EXERCISE:
Find the number of lines below in which the word "model" appears, and write that number only.

RECORDED DATA:

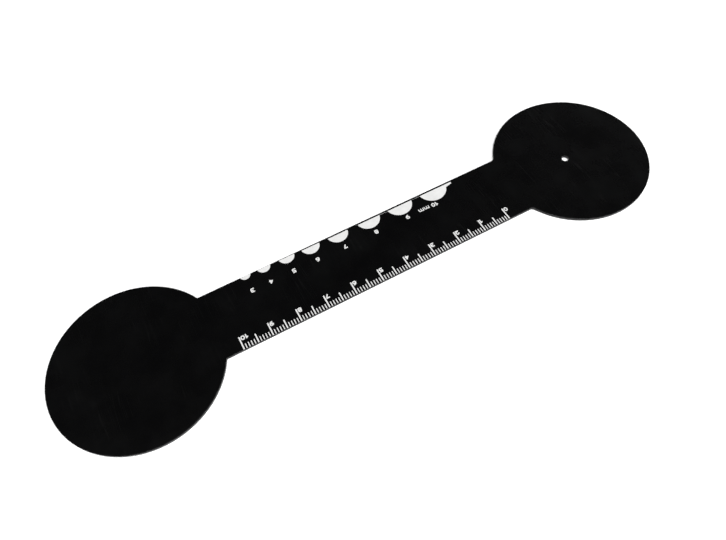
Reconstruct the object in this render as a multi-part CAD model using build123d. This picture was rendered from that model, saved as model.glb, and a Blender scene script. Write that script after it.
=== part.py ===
from build123d import *
import os

# Hand-held eye occluder: one flat dog-bone plate, solid paddle at +X, pinhole paddle at -X,
# printed on its top face with a millimetre ruler along the +Y edge and a gauge of half discs
# along the -Y edge. Millimetres and degrees. The origin is the middle of the bottom face,
# +Z out of the printed face, and +X is the reading direction of the print.

# Plate
PLATE_THICKNESS = 1.0
PADDLE_DIAMETER = 56.2
PADDLE_SPACING = 166.7          # between the two paddle centres
HANDLE_WIDTH = 24.8
HANDLE_OFFSET = -0.55           # of the handle's middle line, towards the gauge edge
PLAIN_NECK_RADIUS = 0.5         # inner corners where the handle meets the plain paddle
PINHOLE_NECK_RADIUS = 1.5       # the same at the pinhole paddle
EDGE_ROUND = 0.1
PINHOLE_DIAMETER = 2.45
PINHOLE_OFFSET = 2.05           # from the paddle centre towards the handle
PINHOLE_SIDE_OFFSET = -0.3      # from the paddle centre, towards the gauge edge

# Printed legend
INK_THICKNESS = 0.05
NUMERAL_HEIGHT = 1.62
NUMERAL_STROKE = 0.4
NUMERAL_BREADTH = 0.8           # a numeral's width over its height, both to the strokes' middles
LETTER_HEIGHT = 1.25
LETTER_STROKE = 0.32
LETTER_BREADTH = 1.8            # the same for the letter m
CHARACTER_GAP = 0.25
WORD_GAP = 0.9

# Ruler
RULER_DIVISIONS = 100
RULER_PITCH = 1.0
RULER_OFFSET = 1.85             # the ruler's middle, towards the plain paddle
RULER_MARGIN = 0.12             # from the handle's edge to the outer ends of the ticks
FINE_TICK = (1.75, 0.3)         # length and line width
HALF_TICK = (3.25, 0.42)
CENTIMETRE_TICK = (4.75, 0.45)
RULER_NUMERAL_GAP = 0.15        # between a numeral and the side of its tick

# Pupil gauge: each disc's size, its place along the handle, the gap from the handle's edge to
# its flat side, and how far its centre stands inside that edge
GAUGE_DISCS = {
    10: (-31.6, 0.75, -0.1),
    9: (-17.95, 0.75, -0.15),
    8: (-5.45, 0.75, -0.1),
    7: (6.7, 0.7, 0.05),
    6: (17.2, 0.55, 0.05),
    5: (26.1, 0.3, -0.2),
    4: (34.5, 0.15, -0.3),
    3: (41.25, 0.12, -0.35),
}
GAUGE_INK_SPREAD = 0.4          # the ink stands this far outside each nominal radius
GAUGE_NUMERAL_HEIGHT = 5.65     # of the numerals' base above the handle's edge
UNIT_LABEL_OFFSET = 1.4         # of the "10 mm" label's left end from its disc's centre
BASE_LINE_WIDTH = 0.04
BASE_LINE_END = 8               # the disc at which the line stops
TAIL_LENGTH = 2.2               # of the tail beside the largest disc
TAIL_END_HEIGHT = 0.65          # at the tail's blunt end
TAIL_DISC_HEIGHT = 1.15         # where the tail meets the disc


# Each glyph below is drawn along the middles of its strokes in a box "wide" by "high" that
# starts at the origin; the bare numbers in it are shares of that box.


def stroke(path, pen):
    """One round-ended pen stroke along a path of lines and arcs."""
    return SlotArc(Wire(path), pen)


def loop(centre, across, tall, pen):
    """A closed loop, "across" by "tall" along its middle line, round at its two far ends."""
    straight = abs(across - tall)
    short = min(across, tall)
    turn = 90 if tall > across else 0
    outer = SlotCenterToCenter(straight, short + pen, rotation=turn)
    inner = SlotCenterToCenter(straight, short - pen, rotation=turn)
    return Pos(*centre) * (outer - inner)


def hooked_end(right, base, radius):
    """A half turn from (right - radius, base + 2 * radius) out to "right" and back to "base"."""
    return CenterArc((right - radius, base + radius), radius, 90, -180)


def zero(wide, high, pen):
    return loop((wide / 2, high / 2), wide, high, pen)


def one(wide, high, pen):
    stem = 0.45 * wide
    return stroke([Line((0, 0.74 * high), (stem, high)), Line((stem, high), (stem, 0))], pen)


def two(wide, high, pen):
    hook = CenterArc((wide / 2, high - wide / 2), wide / 2, 165, -205)
    return stroke([hook, Line(hook @ 1, (0, 0)), Line((0, 0), (wide, 0))], pen)


def three(wide, high, pen):
    waist = 0.54 * high
    middle = (0.35 * wide, waist)
    upper = hooked_end(wide, waist, (high - waist) / 2)
    lower = hooked_end(wide, 0, waist / 2)
    top = stroke([Line((0.05 * wide, high), upper @ 0), upper, Line(upper @ 1, middle)], pen)
    return top + stroke([Line(middle, lower @ 0), lower, Line(lower @ 1, (0, 0))], pen)


def four(wide, high, pen):
    stem = 0.72 * wide
    bar = 0.3 * high
    slope = Line((stem, high), (0, bar))
    upright = stroke([Line((stem, 0), (stem, high))], pen)
    return upright + stroke([slope, Line((0, bar), (wide, bar))], pen)


def five(wide, high, pen):
    left = 0.08 * wide
    waist = 0.56 * high
    belly = hooked_end(wide, 0, waist / 2)
    top = [Line((0.95 * wide, high), (left, high)), Line((left, high), (left, waist))]
    return stroke(top + [Line((left, waist), belly @ 0), belly, Line(belly @ 1, (0, 0))], pen)


def six(wide, high, pen):
    tall = 0.56 * high
    stem = ThreePointArc((0, tall / 2), (0.16 * wide, 0.74 * high), (0.8 * wide, high))
    return loop((wide / 2, tall / 2), wide, tall, pen) + stroke([stem], pen)


def seven(wide, high, pen):
    return stroke([Line((0, high), (wide, high)), Line((wide, high), (0.3 * wide, 0))], pen)


def eight(wide, high, pen):
    waist = 0.54 * high
    upper = loop((wide / 2, (high + waist) / 2), 0.84 * wide, high - waist, pen)
    return upper + loop((wide / 2, waist / 2), wide, waist, pen)


def nine(wide, high, pen):
    return Pos(wide, high) * Rot(0, 0, 180) * six(wide, high, pen)


def letter_m(wide, high, pen):
    arch_radius = wide / 4
    spring = high - arch_radius
    shape = stroke([Line((0, 0), (0, high))], pen)
    for left in (0, wide / 2):
        arch = CenterArc((left + arch_radius, spring), arch_radius, 180, -180)
        shape += stroke([arch, Line(arch @ 1, (left + wide / 2, 0))], pen)
    return shape


DIGITS = (zero, one, two, three, four, five, six, seven, eight, nine)


def write(text):
    """A line of characters whose outline starts at x = 0 and stands on y = 0."""
    line = Sketch()
    pen_x = 0
    for character in text:
        if character == "m":
            high, pen = LETTER_HEIGHT, LETTER_STROKE
            glyph = letter_m(LETTER_BREADTH * (high - pen), high - pen, pen)
        else:
            high, pen = NUMERAL_HEIGHT, NUMERAL_STROKE
            glyph = DIGITS[int(character)](NUMERAL_BREADTH * (high - pen), high - pen, pen)
        box = glyph.bounding_box()
        line += Pos(pen_x - box.min.X, pen / 2) * glyph
        pen_x += box.size.X + CHARACTER_GAP
    return line


def handle_edge(side):
    """The Y of the handle's ruler edge (side 1) or gauge edge (side -1)."""
    return HANDLE_OFFSET + side * HANDLE_WIDTH / 2


def ink(outline):
    """The ink layer that lies on the plate's top face."""
    return Pos(0, 0, PLATE_THICKNESS) * extrude(outline, INK_THICKNESS)


def make_plate():
    paddle_x = PADDLE_SPACING / 2
    outline = Pos(0, HANDLE_OFFSET) * Rectangle(PADDLE_SPACING, HANDLE_WIDTH)
    for side in (-1, 1):
        outline += Pos(side * paddle_x, 0) * Circle(PADDLE_DIAMETER / 2)
    plate = extrude(outline, PLATE_THICKNESS)
    upright = plate.edges().filter_by(Axis.Z)
    plate = fillet([edge for edge in upright if edge.center().X > 0], PLAIN_NECK_RADIUS)
    upright = plate.edges().filter_by(Axis.Z)
    necks = [edge for edge in upright if edge.center().X < 0]
    plate = fillet(necks, PINHOLE_NECK_RADIUS)
    rims = plate.edges().filter_by(lambda edge: edge.bounding_box().size.Z < PLATE_THICKNESS / 10)
    plate = fillet(rims, EDGE_ROUND)
    hole = Pos(PINHOLE_OFFSET - paddle_x, PINHOLE_SIDE_OFFSET) * Circle(PINHOLE_DIAMETER / 2)
    return plate - extrude(hole, PLATE_THICKNESS)


def tick_x(division):
    return RULER_OFFSET + (division - RULER_DIVISIONS / 2) * RULER_PITCH


def make_ticks(divisions, tick):
    """Ruler lines of one kind, with their outer ends at the ruler's margin."""
    length, width = tick
    middle_y = handle_edge(1) - RULER_MARGIN - length / 2
    ticks = Sketch()
    for division in divisions:
        ticks += Pos(tick_x(division), middle_y) * Rectangle(width, length)
    return ink(ticks)


def make_ruler_numerals():
    """Centimetre numerals to the left of their ticks, level with the ticks' inner ends."""
    length, width = CENTIMETRE_TICK
    base_y = handle_edge(1) - RULER_MARGIN - length
    numerals = Sketch()
    for division in range(0, RULER_DIVISIONS + 1, 10):
        number = write(str(division // 10))
        right = tick_x(division) - width / 2 - RULER_NUMERAL_GAP
        numerals += Pos(right - number.bounding_box().max.X, base_y) * number
    return ink(numerals)


def on_gauge(outline):
    """The ink of an outline whose y is measured inwards from the gauge edge."""
    return ink(Pos(0, handle_edge(-1)) * outline)


def disc_radius(size):
    return size / 2 + GAUGE_INK_SPREAD


def half_discs():
    """The discs, each cut off flat at its gap."""
    discs = Sketch()
    for size, (x, gap, centre_y) in GAUGE_DISCS.items():
        radius = disc_radius(size)
        keep = Pos(x, gap + radius) * Rectangle(2 * radius, 2 * radius)
        discs += Pos(x, centre_y) * Circle(radius) & keep
    return discs


def gauge_numerals():
    """Numerals centred over their discs; the largest disc's stands to the right."""
    numerals = Sketch()
    for size, (x, _, _) in GAUGE_DISCS.items():
        number = write(str(size))
        if size == max(GAUGE_DISCS):
            left = x + UNIT_LABEL_OFFSET
        else:
            left = x - number.bounding_box().max.X / 2
        numerals += Pos(left, GAUGE_NUMERAL_HEIGHT) * number
    return numerals


def unit_mark():
    """The "mm" after the largest disc's numeral."""
    size = max(GAUGE_DISCS)
    number_end = GAUGE_DISCS[size][0] + UNIT_LABEL_OFFSET + write(str(size)).bounding_box().max.X
    return Pos(number_end + WORD_GAP, GAUGE_NUMERAL_HEIGHT) * write("mm")


def base_line():
    """The hairline along the larger discs' flat sides, and the tail at the largest."""
    size = max(GAUGE_DISCS)
    x, gap, _ = GAUGE_DISCS[size]
    disc_side = x - disc_radius(size)
    start = disc_side - TAIL_LENGTH
    end = GAUGE_DISCS[BASE_LINE_END][0]
    middle = ((start + end) / 2, gap + BASE_LINE_WIDTH / 2)
    line = Pos(*middle) * Rectangle(end - start, BASE_LINE_WIDTH)
    high = gap + TAIL_DISC_HEIGHT
    corners = [(start, gap), (x, gap), (x, high), (disc_side, high), (start, gap + TAIL_END_HEIGHT)]
    return line + Polygon(*corners, align=None) - half_discs()


def save(name, shape):
    shape.label = name
    export_step(shape, os.path.join("parts", name + ".step"))


os.makedirs("parts", exist_ok=True)
divisions = range(RULER_DIVISIONS + 1)
save("occluder_plate", make_plate())
save("ruler_millimetre_ticks", make_ticks([n for n in divisions if n % 5], FINE_TICK))
save("ruler_half_centimetre_ticks", make_ticks([n for n in divisions if n % 10 == 5], HALF_TICK))
save("ruler_centimetre_ticks", make_ticks([n for n in divisions if n % 10 == 0], CENTIMETRE_TICK))
save("ruler_numerals", make_ruler_numerals())
save("gauge_half_discs", on_gauge(half_discs()))
save("gauge_numerals", on_gauge(gauge_numerals()))
save("gauge_unit_mark", on_gauge(unit_mark()))
save("gauge_base_line", on_gauge(base_line()))
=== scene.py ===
"""Looks for a flat black eye occluder with a printed ruler and pupil gauge.

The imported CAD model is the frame: its ink nodes stay and get an ink material, and its plate is
replaced by a finer mesh with the same outline. Metres, in the CAD frame: +X along the print,
+Y towards the ruler edge, +Z out of the printed face.
"""

import math

import bmesh
import bpy
from mathutils import Euler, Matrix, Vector


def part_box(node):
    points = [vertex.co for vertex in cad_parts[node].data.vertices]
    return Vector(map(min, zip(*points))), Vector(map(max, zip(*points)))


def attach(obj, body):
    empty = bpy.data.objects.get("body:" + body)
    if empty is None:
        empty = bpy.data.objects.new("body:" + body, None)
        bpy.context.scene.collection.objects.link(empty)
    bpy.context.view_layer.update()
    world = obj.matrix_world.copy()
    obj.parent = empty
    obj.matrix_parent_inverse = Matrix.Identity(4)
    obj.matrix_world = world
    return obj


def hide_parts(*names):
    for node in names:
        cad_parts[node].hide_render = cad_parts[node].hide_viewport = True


MM = 0.001

# The plate's outline, which the frame's box completes
HANDLE_WIDTH = 24.8 * MM
HANDLE_OFFSET = -0.55 * MM                      # of the handle's middle line
PLAIN_NECK_RADIUS = 0.5 * MM
PINHOLE_NECK_RADIUS = 1.5 * MM
EDGE_ROUND = 0.1 * MM
PINHOLE_RADIUS = 1.225 * MM
PINHOLE_OFFSET = 2.05 * MM                      # from the paddle's centre towards the handle
PINHOLE_SIDE_OFFSET = -0.3 * MM                 # from the paddle's centre towards the gauge edge

# How finely the plate is cut
PADDLE_STEPS = 220
NECK_STEPS = 10
HANDLE_STEPS = 60
PINHOLE_STEPS = 72
RIM_STEPS = 5
WEAR_WIDTH = 0.35 * MM                          # of the worn band beside each rounded rim

# Camera
CAMERA_PLACE = (50.28 * MM, 102.3 * MM, 178.03 * MM)
CAMERA_TURN = (31.098, 2.403, 151.577)          # degrees about X, Y and Z
LENS = 30.78                                    # on a 36 mm wide sensor

# The sky seen in the plastic: bright at the horizon, dark overhead
HORIZON_LIGHT = 1.0
OVERHEAD_LIGHT = 0.02
HORIZON_TOP = 0.30                              # heights on a unit sphere
OVERHEAD_START = 0.55

FLOOR_SIZE = 1.5                                # metres; it ends while the lights still whiten it
FLOOR_GAP = 0.02 * MM                           # under the plate

# Each light's place and size in metres, and its power in watts
KEY_LIGHT = ((0.35, 0.75, 1.5), 1.3, 34)
FILL_LIGHT = ((-0.7, 0.6, 1.2), 1.1, 14)

# Colours, linear
PLASTIC_DARK = (0.0007, 0.0007, 0.0008)
PLASTIC_PALE = (0.0013, 0.0013, 0.0014)
PLASTIC_WORN = (0.014, 0.014, 0.0145)
INK_THIN = (0.53, 0.53, 0.525)
INK_FULL = (0.6, 0.6, 0.595)
INK_GAP = (0.25, 0.25, 0.25)
FLOOR_DARK = (0.93, 0.93, 0.93)
FLOOR_PALE = (0.95, 0.95, 0.95)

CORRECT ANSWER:
2